Two drifters, off to see the world. There’s such a
lot of world to see…I am reminded of a story about a little boy who loved music so much he
practiced in the dead of night on a piano with chipped keys and missing hammers
because his parents couldn’t afford anything more; who met Arthur Rubinstein
and walked away thinking, I’m going to have that one day, and I’m going to tour
Europe and play a Steinway and wear a bowtie and make recordings for the world to
hear; who grew up but kept playing and played his way into Juilliard, and
played his way to Europe; and there was music, and fear and darkness in Cold
War-era Germany, and love, and then children.
But there’s another story, about a man who divorces and settles in
Monterey for retirement and becomes a teacher, a mentor, records tapes only his
students hear, lives several quiet more years, and one day locks himself in his
car and falls asleep breathing in the carbon monoxide trickling out of the end
of a rubber hose, dreaming of music and sunsets. We’re after the same rainbow’s end,
waitin’ round the bend, my
Huckleberry friend, Moon River, and me…
Early
Sunday morning, with the rain and the radio murmuring softly in the background
and myself in the gray light, and life has never seemed more beautiful or so
broken.
I was doing homework with my two best friends
when I found out; we were more interested in Tom Cruise and how to do French
braids than trains that left Topeka at 4:00 and airplanes that lifted off at 45°. The phone rang. I penciled in an answer and
my mother picked the phone, and I looked up from my homework and watched her
face change.
After the memorial service, I ran a search and
Yahoo! pulled up a newspaper article. I read it several times, wordlessly. My
piano teacher had not died because of a car accident or a heart attack. Pianist
commits suicide…
Right then, my composure broke and I suddenly had the sense that I was
simultaneously falling and being crushed. He was—had been—the best pianist on
the face of the earth. He’d had a beard, a stomach going round with age. Like
Mr. Rogers, he took off his shoes and hung up his jacket when he came in. He
had been there for my first recital, and he’d clapped and whooped louder than
anyone. He was invincible, in his brilliance and warmth immune to sickness.

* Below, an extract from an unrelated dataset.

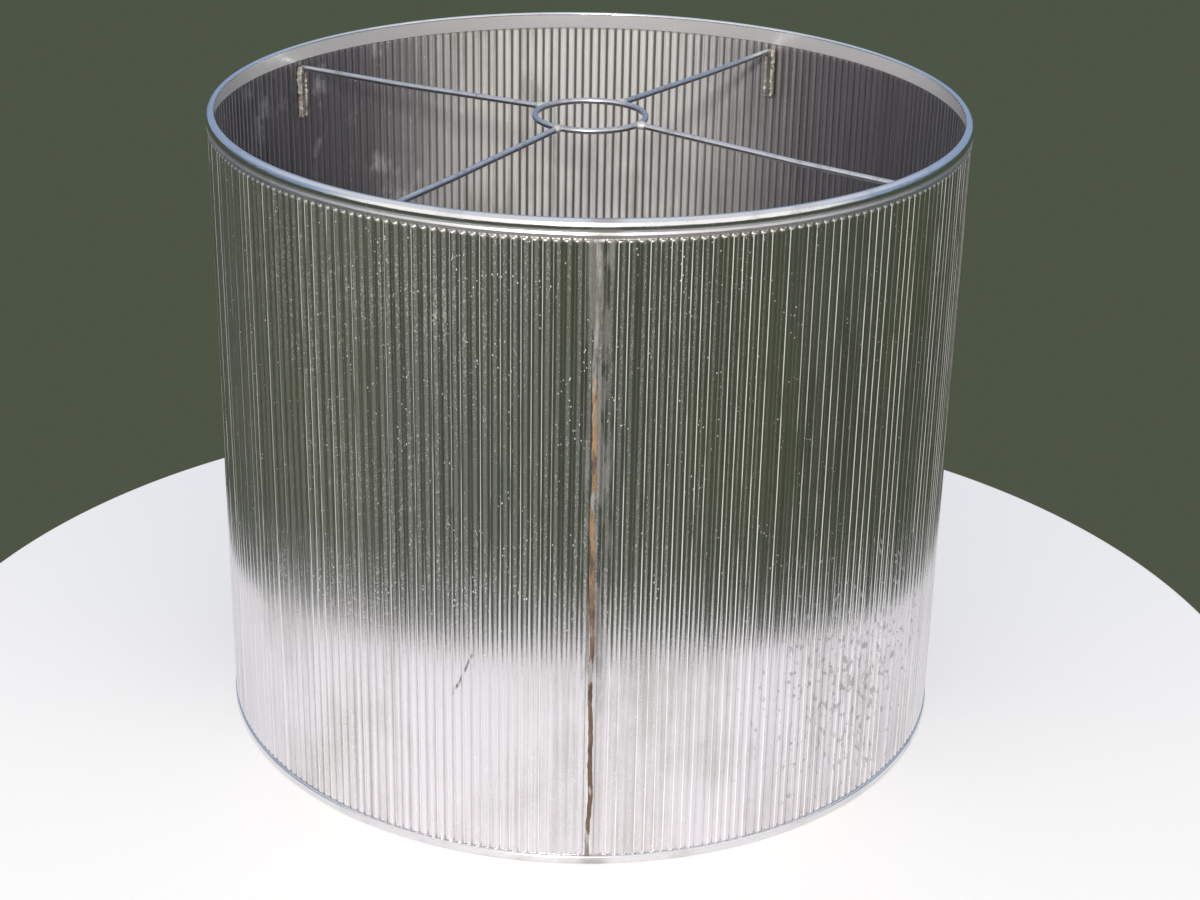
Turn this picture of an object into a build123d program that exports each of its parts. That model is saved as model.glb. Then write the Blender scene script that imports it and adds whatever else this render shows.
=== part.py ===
"""Fluted drum lampshade: a pressed sheet-metal drum between two rolled hoops, with a soldered wire spider.

Units are millimetres and +Z is up. The origin is the middle of the foot, on the surface that the drum
stands on, and the lap seam of the drum lies on the -Y side.
"""

from build123d import *
from math import atan, copysign, cos, degrees, pi, radians, sin, tan
import os

# Drum wall
drum_diameter = 305.0          # over the flutes and the shoulders that close them
drum_height = 261.0            # foot to the crest of the top hoop
sheet_thickness = 0.4
flute_count = 258              # pitches round the drum, one of them taken by the seam's land
flute_depth = 0.8              # crest to valley, on either face
flute_crest_share = 0.62       # part of a pitch that the rounded crest takes
flute_hoop_gap = 0.1           # bottom hoop up to the lower end of the flutes
flute_collar_gap = 0.5         # upper end of the flutes up to the collar of the top hoop
shoulder_thickness = 0.5       # end wall where the flutes die into the plain margin
shoulder_lip = 0.03            # how far a shoulder stands past the flutes that it closes, on either face
margin_depth = 0.7             # crest of the flutes down to the plain margins
seam_angle = -90.0
seam_land_width = 4.0          # plain strip where the two ends of the sheet lap
seam_land_depth = 0.4          # crest of the flutes down to the land

# Hoops, each rolled from strip over a core wire
strip_thickness = 0.4
bend_flats = 3                 # short flats that make up each rolled corner of the strip
hoop_clearance = 0.1           # between a hoop and the sheet that it grips
core_diameter = 1.7
core_clearance = 0.1           # between a core wire and the foot below it or the margin's edge
top_core_play = 0.4            # between the top core and the outer wall of its bead
top_bead_reach = 0.3           # how far the top bead stands out past the flutes
top_bead_play = 1.1            # room across the top bead beside its core
top_bead_depth = 1.9           # room from the top bead's crest to the groove beside its core
top_bead_corner = 2.0
top_bead_curl = 0.9
groove_rise = 0.8              # height over which the bead turns in to the groove
groove_corner = 0.35
collar_bulge = 0.35
collar_height = 2.2            # groove down to the foot of the collar
collar_corner = 0.5
inner_corner = 0.8
inner_band_overlap = 0.6       # how far the top hoop's inner band ends below its collar
foot_bead_reach = 0.5          # how far the bottom bead stands out past the flutes
foot_bead_play = 0.9           # room across the bottom bead beside its core
foot_bead_headroom = 0.4       # room over and under the bottom bead's core
foot_bead_corner = 0.8
foot_lip_corner = 0.4
foot_lip_reach = 0.6           # how far the bead's lip turns in under the flutes
inner_band_rise = 6.5          # foot up to the upper edge of the bottom hoop's inner band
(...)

He’d considered me his best student, and I didn’t know why. The moment
I had to play for anyone, including him, my arms would jellify, my fingers
would ossify, and my palms would sweat-ify. I’d be embarrassed to look at him
after butchering a piece, afraid that I’d find his face twisted in disgust or
plastered with a forced encouraging smile. Instead, I’d see understanding: There’s
no reason to be ashamed, because I know.
And so I remembered and remembered, and they were
golden memories, but all I could feel was sadness hollowing out my bones. Then,
gradually, anger and hurt. My computer began to hibernate. I tried to
think, but all I could come up with was How could he? He was kinder and
brighter and stronger than I was, and yet I couldn’t imagine myself facing
anything that would make me give up, and maybe that’s because I have only felt
the weakest of life’s blows—but I did know what it was to open yourself and be
weighed and found wanting, to be laughed at and discouraged, to fail and fall
until it felt like your heart would bleed. And because of this, all I
knew was determination. It is what makes me send a short story out again after
I receive its thirteenth rejection, it is how I keep writing and standing in
the ruthless writing business. When I ask myself why—why dream so boldly, why
risk so much—I know, at almost the same moment I begin to question, exactly
why. Love for what I do—passion. Strength of mind—the courage to hope, and the
knowledge that I will be OK because my existence is not all words and musical
notes, but also the bonds that I make, sometimes through those words and notes.
He not only had his music, his passion, to live for, he had his
students and his daughter and his grandsons—so how could he?
Why?
Because my emotions were jumbled and my thoughts were going nowhere, I
woke my computer up and wrote for a bit, did some sorting. My teacher, when he
was younger, used to have the same problem I did. Nerves so bad he would retch
into a plastic bag before the curtains parted and he would snap up ramrod
straight. And instead of being sorry for me but unable to suppress that little
burst of lightness because he himself had gotten over it and didn’t have to
deal with it anymore, he had compassion for me. Sitting in front of the
computer, I remembered what he had done for me and what I was not doing for
him, and I took a breath, stepped back and swallowed my own feelings, my
preconceptions, my sense of right and wrong. I began a story; I created a
character, fashioned a world for him, and set out to understand. So that one
day, when it was over for me too, I could turn to my teacher, who had once
believed in and felt for me like a grandfather, and look at him with
compassion—not pity or uncertainty, a face twisted in disgust or plastered with
a forced encouraging smile—and say, You shouldn’t have been ashamed of your
life, because I know; I know what it’s like to carry the weight of the
world, we’re in the same boat.
At the end of my journey, at the bottom of page
twenty, I skipped a line and wrote Pity steps to the side and says, I’m
sorry. I’m glad I’m not you. Compassion says, I know. Then I deleted
everything.
So it’s Sunday morning, three years later,
the sun rising and making the rain look like diamonds, my dog thumping his tail
against my door, and, with these thoughts in mind, I’m out of bed, pulling the
curtains apart to open the window, reminded of why it feels so good to breathe,
to feel, fearlessly and deeply, sorrow, and compassion, and peace.